* Your instructions:
What follows is a listing; restate every line of it word for word.

* Dataset content:
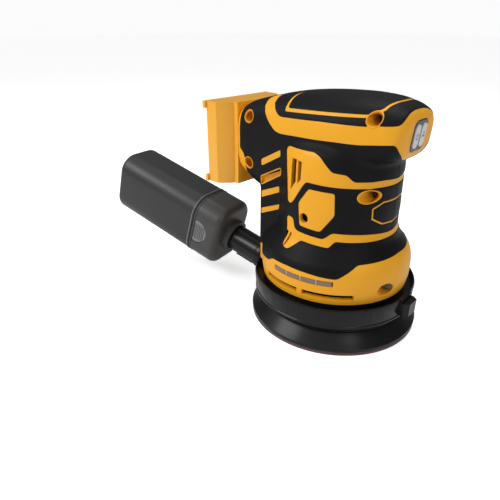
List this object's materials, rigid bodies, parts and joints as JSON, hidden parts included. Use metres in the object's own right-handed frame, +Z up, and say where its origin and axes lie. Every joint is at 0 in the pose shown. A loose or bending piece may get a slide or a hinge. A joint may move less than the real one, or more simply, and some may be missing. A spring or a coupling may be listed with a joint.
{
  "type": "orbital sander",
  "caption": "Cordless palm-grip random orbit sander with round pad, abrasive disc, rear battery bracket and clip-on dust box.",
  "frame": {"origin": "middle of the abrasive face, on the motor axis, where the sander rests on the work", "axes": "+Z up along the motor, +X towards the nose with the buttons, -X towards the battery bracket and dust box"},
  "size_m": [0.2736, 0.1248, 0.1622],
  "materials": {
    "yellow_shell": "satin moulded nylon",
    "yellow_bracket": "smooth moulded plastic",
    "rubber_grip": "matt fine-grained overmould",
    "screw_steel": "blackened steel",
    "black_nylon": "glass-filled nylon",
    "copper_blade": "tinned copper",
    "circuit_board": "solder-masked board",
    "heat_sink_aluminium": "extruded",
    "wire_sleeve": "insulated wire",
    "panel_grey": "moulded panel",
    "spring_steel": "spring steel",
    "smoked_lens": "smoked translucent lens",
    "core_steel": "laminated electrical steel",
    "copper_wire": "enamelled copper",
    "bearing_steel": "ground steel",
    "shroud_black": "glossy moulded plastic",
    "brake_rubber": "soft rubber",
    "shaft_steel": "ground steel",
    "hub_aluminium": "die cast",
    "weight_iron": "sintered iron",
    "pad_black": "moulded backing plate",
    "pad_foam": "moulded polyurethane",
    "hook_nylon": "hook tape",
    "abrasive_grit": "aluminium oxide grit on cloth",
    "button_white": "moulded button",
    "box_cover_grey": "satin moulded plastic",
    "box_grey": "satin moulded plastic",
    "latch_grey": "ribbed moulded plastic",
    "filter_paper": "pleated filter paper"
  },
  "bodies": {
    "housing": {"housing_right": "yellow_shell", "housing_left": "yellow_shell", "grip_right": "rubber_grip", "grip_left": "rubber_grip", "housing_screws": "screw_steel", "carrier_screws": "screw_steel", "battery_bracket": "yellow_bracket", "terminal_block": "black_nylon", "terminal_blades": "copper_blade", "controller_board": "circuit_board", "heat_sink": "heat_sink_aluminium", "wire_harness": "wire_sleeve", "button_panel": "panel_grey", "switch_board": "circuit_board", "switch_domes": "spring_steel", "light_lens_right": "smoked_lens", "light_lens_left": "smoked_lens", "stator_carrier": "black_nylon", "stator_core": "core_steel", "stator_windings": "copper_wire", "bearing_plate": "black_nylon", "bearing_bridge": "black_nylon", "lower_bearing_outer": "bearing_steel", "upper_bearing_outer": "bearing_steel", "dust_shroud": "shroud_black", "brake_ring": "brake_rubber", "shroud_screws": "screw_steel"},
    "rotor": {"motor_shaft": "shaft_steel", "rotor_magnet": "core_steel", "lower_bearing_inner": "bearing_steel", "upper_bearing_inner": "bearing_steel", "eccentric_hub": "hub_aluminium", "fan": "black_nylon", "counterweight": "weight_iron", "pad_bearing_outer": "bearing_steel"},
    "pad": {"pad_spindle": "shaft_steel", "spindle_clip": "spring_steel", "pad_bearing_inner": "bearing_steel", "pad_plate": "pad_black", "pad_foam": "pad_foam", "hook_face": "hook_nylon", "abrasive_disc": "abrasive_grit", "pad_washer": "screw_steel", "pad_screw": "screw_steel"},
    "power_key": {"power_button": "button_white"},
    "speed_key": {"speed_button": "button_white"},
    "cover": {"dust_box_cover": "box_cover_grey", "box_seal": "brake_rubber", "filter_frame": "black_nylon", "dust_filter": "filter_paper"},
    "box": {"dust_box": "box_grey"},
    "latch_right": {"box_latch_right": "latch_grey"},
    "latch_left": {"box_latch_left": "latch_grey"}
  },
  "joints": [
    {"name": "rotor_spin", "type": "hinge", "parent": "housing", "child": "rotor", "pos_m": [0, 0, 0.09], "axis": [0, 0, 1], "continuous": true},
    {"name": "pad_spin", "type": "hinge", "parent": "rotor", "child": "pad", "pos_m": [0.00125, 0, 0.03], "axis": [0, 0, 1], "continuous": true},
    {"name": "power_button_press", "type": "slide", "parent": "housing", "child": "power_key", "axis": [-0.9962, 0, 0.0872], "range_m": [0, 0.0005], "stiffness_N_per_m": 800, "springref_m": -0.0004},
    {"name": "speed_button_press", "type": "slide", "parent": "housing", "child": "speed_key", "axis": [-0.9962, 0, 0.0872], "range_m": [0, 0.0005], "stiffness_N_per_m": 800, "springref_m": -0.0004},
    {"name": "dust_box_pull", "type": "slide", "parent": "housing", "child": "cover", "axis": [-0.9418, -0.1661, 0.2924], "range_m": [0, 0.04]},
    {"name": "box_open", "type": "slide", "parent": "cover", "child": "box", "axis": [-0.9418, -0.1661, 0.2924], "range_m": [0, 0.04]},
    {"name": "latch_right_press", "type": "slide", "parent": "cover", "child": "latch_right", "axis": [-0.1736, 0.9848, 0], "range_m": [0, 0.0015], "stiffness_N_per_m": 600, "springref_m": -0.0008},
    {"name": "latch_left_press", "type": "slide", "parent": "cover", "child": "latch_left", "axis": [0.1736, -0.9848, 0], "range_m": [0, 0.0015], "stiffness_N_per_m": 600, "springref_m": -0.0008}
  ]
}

* In response:
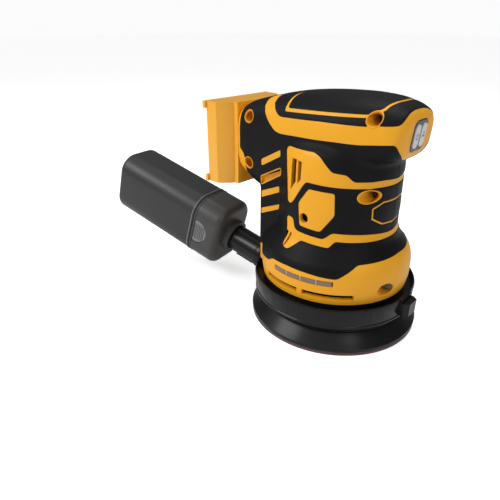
List this object's materials, rigid bodies, parts and joints as JSON, hidden parts included. Use metres in the object's own right-handed frame, +Z up, and say where its origin and axes lie. Every joint is at 0 in the pose shown. A loose or bending piece may get a slide or a hinge. A joint may move less than the real one, or more simply, and some may be missing. A spring or a coupling may be listed with a joint.
{
  "type": "orbital sander",
  "caption": "Cordless palm-grip random orbit sander with round pad, abrasive disc, rear battery bracket and clip-on dust box.",
  "frame": {"origin": "middle of the abrasive face, on the motor axis, where the sander rests on the work", "axes": "+Z up along the motor, +X towards the nose with the buttons, -X towards the battery bracket and dust box"},
  "size_m": [0.2736, 0.1248, 0.1622],
  "materials": {
    "yellow_shell": "satin moulded nylon",
    "yellow_bracket": "smooth moulded plastic",
    "rubber_grip": "matt fine-grained overmould",
    "screw_steel": "blackened steel",
    "black_nylon": "glass-filled nylon",
    "copper_blade": "tinned copper",
    "circuit_board": "solder-masked board",
    "heat_sink_aluminium": "extruded",
    "wire_sleeve": "insulated wire",
    "panel_grey": "moulded panel",
    "spring_steel": "spring steel",
    "smoked_lens": "smoked translucent lens",
    "core_steel": "laminated electrical steel",
    "copper_wire": "enamelled copper",
    "bearing_steel": "ground steel",
    "shroud_black": "glossy moulded plastic",
    "brake_rubber": "soft rubber",
    "shaft_steel": "ground steel",
    "hub_aluminium": "die cast",
    "weight_iron": "sintered iron",
    "pad_black": "moulded backing plate",
    "pad_foam": "moulded polyurethane",
    "hook_nylon": "hook tape",
    "abrasive_grit": "aluminium oxide grit on cloth",
    "button_white": "moulded button",
    "box_cover_grey": "satin moulded plastic",
    "box_grey": "satin moulded plastic",
    "latch_grey": "ribbed moulded plastic",
    "filter_paper": "pleated filter paper"
  },
  "bodies": {
    "housing": {"housing_right": "yellow_shell", "housing_left": "yellow_shell", "grip_right": "rubber_grip", "grip_left": "rubber_grip", "housing_screws": "screw_steel", "carrier_screws": "screw_steel", "battery_bracket": "yellow_bracket", "terminal_block": "black_nylon", "terminal_blades": "copper_blade", "controller_board": "circuit_board", "heat_sink": "heat_sink_aluminium", "wire_harness": "wire_sleeve", "button_panel": "panel_grey", "switch_board": "circuit_board", "switch_domes": "spring_steel", "light_lens_right": "smoked_lens", "light_lens_left": "smoked_lens", "stator_carrier": "black_nylon", "stator_core": "core_steel", "stator_windings": "copper_wire", "bearing_plate": "black_nylon", "bearing_bridge": "black_nylon", "lower_bearing_outer": "bearing_steel", "upper_bearing_outer": "bearing_steel", "dust_shroud": "shroud_black", "brake_ring": "brake_rubber", "shroud_screws": "screw_steel"},
    "rotor": {"motor_shaft": "shaft_steel", "rotor_magnet": "core_steel", "lower_bearing_inner": "bearing_steel", "upper_bearing_inner": "bearing_steel", "eccentric_hub": "hub_aluminium", "fan": "black_nylon", "counterweight": "weight_iron", "pad_bearing_outer": "bearing_steel"},
    "pad": {"pad_spindle": "shaft_steel", "spindle_clip": "spring_steel", "pad_bearing_inner": "bearing_steel", "pad_plate": "pad_black", "pad_foam": "pad_foam", "hook_face": "hook_nylon", "abrasive_disc": "abrasive_grit", "pad_washer": "screw_steel", "pad_screw": "screw_steel"},
    "power_key": {"power_button": "button_white"},
    "speed_key": {"speed_button": "button_white"},
    "cover": {"dust_box_cover": "box_cover_grey", "box_seal": "brake_rubber", "filter_frame": "black_nylon", "dust_filter": "filter_paper"},
    "box": {"dust_box": "box_grey"},
    "latch_right": {"box_latch_right": "latch_grey"},
    "latch_left": {"box_latch_left": "latch_grey"}
  },
  "joints": [
    {"name": "rotor_spin", "type": "hinge", "parent": "housing", "child": "rotor", "pos_m": [0, 0, 0.09], "axis": [0, 0, 1], "continuous": true},
    {"name": "pad_spin", "type": "hinge", "parent": "rotor", "child": "pad", "pos_m": [0.00125, 0, 0.03], "axis": [0, 0, 1], "continuous": true},
    {"name": "power_button_press", "type": "slide", "parent": "housing", "child": "power_key", "axis": [-0.9962, 0, 0.0872], "range_m": [0, 0.0005], "stiffness_N_per_m": 800, "springref_m": -0.0004},
    {"name": "speed_button_press", "type": "slide", "parent": "housing", "child": "speed_key", "axis": [-0.9962, 0, 0.0872], "range_m": [0, 0.0005], "stiffness_N_per_m": 800, "springref_m": -0.0004},
    {"name": "dust_box_pull", "type": "slide", "parent": "housing", "child": "cover", "axis": [-0.9418, -0.1661, 0.2924], "range_m": [0, 0.04]},
    {"name": "box_open", "type": "slide", "parent": "cover", "child": "box", "axis": [-0.9418, -0.1661, 0.2924], "range_m": [0, 0.04]},
    {"name": "latch_right_press", "type": "slide", "parent": "cover", "child": "latch_right", "axis": [-0.1736, 0.9848, 0], "range_m": [0, 0.0015], "stiffness_N_per_m": 600, "springref_m": -0.0008},
    {"name": "latch_left_press", "type": "slide", "parent": "cover", "child": "latch_left", "axis": [0.1736, -0.9848, 0], "range_m": [0, 0.0015], "stiffness_N_per_m": 600, "springref_m": -0.0008}
  ]
}